Londoner Sub Lieutenant Francis Dawson-Paul led the way with seven and a half ‘kills’ – in just 25 days: fighters, twin-engined fighters and bombers all fell victim to his Spitfire. He was shot down over the Channel and though rescued by the Germans, he died of his wounds aged 24 on July 30 1940 – not six weeks after becoming a fighter pilot.

Other flames burned brightly briefly, then were snuffed out.

Fellow Spitfire ace Sub Lt Arthur Blake was dubbed ‘sailor’ or ‘admiral’ by his 19 Squadron comrades. He was 23 when he was shot down over Essex two days before the official end of the battle.

Sub Lt ‘Dickie’ Cork flew with the legendary ‘tin-legged’ Douglas Bader and his 242 Squadron.

Cork was Bader’s wingman during the battle, a popular character who remained proud of his naval heritage despite his RAF comrade’s constant ribbing and efforts to draw him over to the ‘dark side’.

Bader nominated ‘Corkie’, as he called him, for the DFC and George VI approved the award… much to the chagrin of the Admiralty who demanded their man return the air force decoration in favour of the DSC. He refused.

Dickie Cork was one of three naval fliers in Bader’s squadron and features frequently in the air force officer’s biography… but not in the biographical film Reach for the Sky.

After the battle he returned to his naval roots and became the Fleet Air Arm’s fifth highest-scoring ace of the war. His luck ran out in April 1944, killed in a flying accident while landing in Ceylon (today Sri Lanka).

Naval aviators loaned to the RAF at least flew aircraft which could hold their own against the Luftwaffe.
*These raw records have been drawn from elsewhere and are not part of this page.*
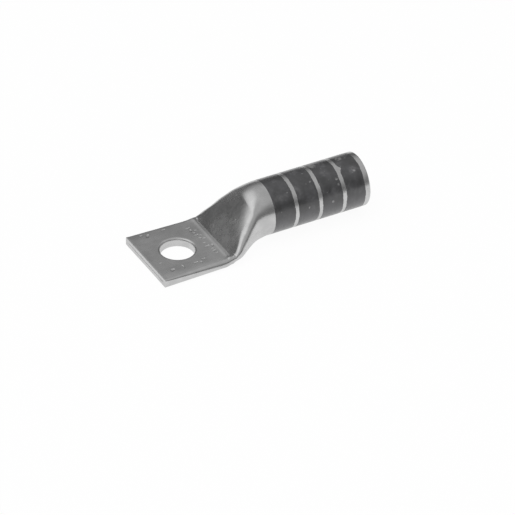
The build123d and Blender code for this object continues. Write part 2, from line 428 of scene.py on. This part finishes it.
def cut_end_rows(tube, edge):
    """The seam between the two pressed walls, the flat cut end and its rounded edges."""
    middle = tube.thickness / 2
    least_corner = 0.05
    half_width, base, height, corner, _, crown_arc = tube.outline(pad_end_x)

    def end_ring(inset):
        """The cut end's outline drawn in by an even margin."""
        radius = max(corner - inset, least_corner)
        return ring(half_width - inset, base + inset, height - 2 * inset, radius, radius, crown_arc)

    cut = end_ring(edge)
    seam_depth, seam_bevel = 0.45, 0.05
    # Widths and heights of the seam, as shares of the cut end's
    seam_width = (tube.pad_half_width - tube.wall) / tube.pad_half_width
    bottom_width, mouth_width = seam_width - 0.01, seam_width + 0.004
    seam_height, mouth_height = 0.055, 0.11
    rows = [(pad_end_x + seam_depth, shut(cut, bottom_width, middle)),
            (pad_end_x + seam_bevel, scaled(cut, seam_width, seam_height, middle)),
            (pad_end_x, scaled(cut, mouth_width, mouth_height, middle))]
    across_the_cut = (0.35, 0.7, 0.93)
    for share in across_the_cut:
        width_share = seam_width + (1 - seam_width) * share
        rows.append((pad_end_x, scaled(cut, width_share, share, middle)))
    for sine, cosine in quarter_steps(5):
        rows.append((pad_end_x + edge * (1 - cosine), end_ring(edge * (1 - sine))))
    return rows


def pad_and_transition_rows(tube, edge):
    """The pad, and the transition up to the round barrel."""
    before_lip, past_step = 2.3, 2.0
    ends_and_counts = ((tube.step - before_lip, 40), (tube.foot, 40), (tube.step + past_step, 24),
                       (tube.crease, 34), (tube.barrel, 26))
    pad_start = pad_end_x + edge
    places = [pad_start]
    for end, count in ends_and_counts:
        places += list(np.linspace(places[-1], end, count)[1:])
    rows = []
    for x in places[1:-1]:
        points = ring(*tube.outline(x))
        soft_pad_edge(tube, pad_start, x, points)
        if tube.shoulder < x < tube.crease:
            shoulder_relief(tube, x, points)
        rows.append((x, points))
    return rows


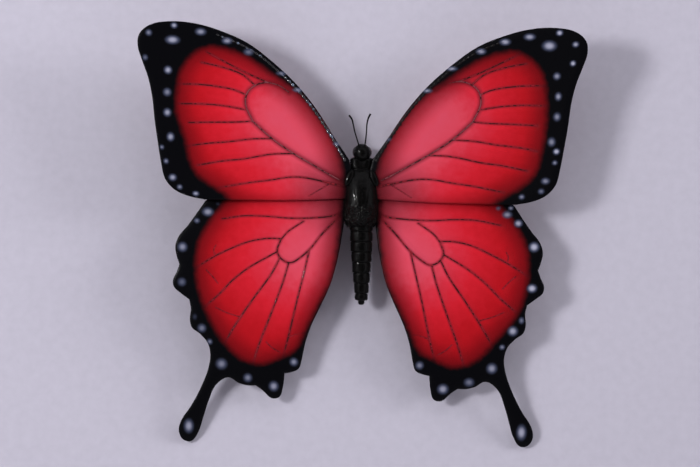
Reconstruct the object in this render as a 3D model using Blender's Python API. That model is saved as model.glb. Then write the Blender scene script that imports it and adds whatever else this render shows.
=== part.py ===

The two Naval Air Squadrons involved in the battle – 804 and 808 – were woefully equipped.

Protecting the Navy’s principal wartime base at Scapa Flow, the men flew Sea Gladiator biplanes or the two-seat Fairey Fulmar. All German bombers – apart from the lumbering Stukas – outmatched them, let alone fighters.

In all, seven naval pilots were killed and two wounded between July 10 and October 31 1940 – the official dates of the battle. Their names – and the 48 other Fleet Air Arm men who fought in Britain’s skies that fateful summer are listed on the Battle of Britain memorial in London.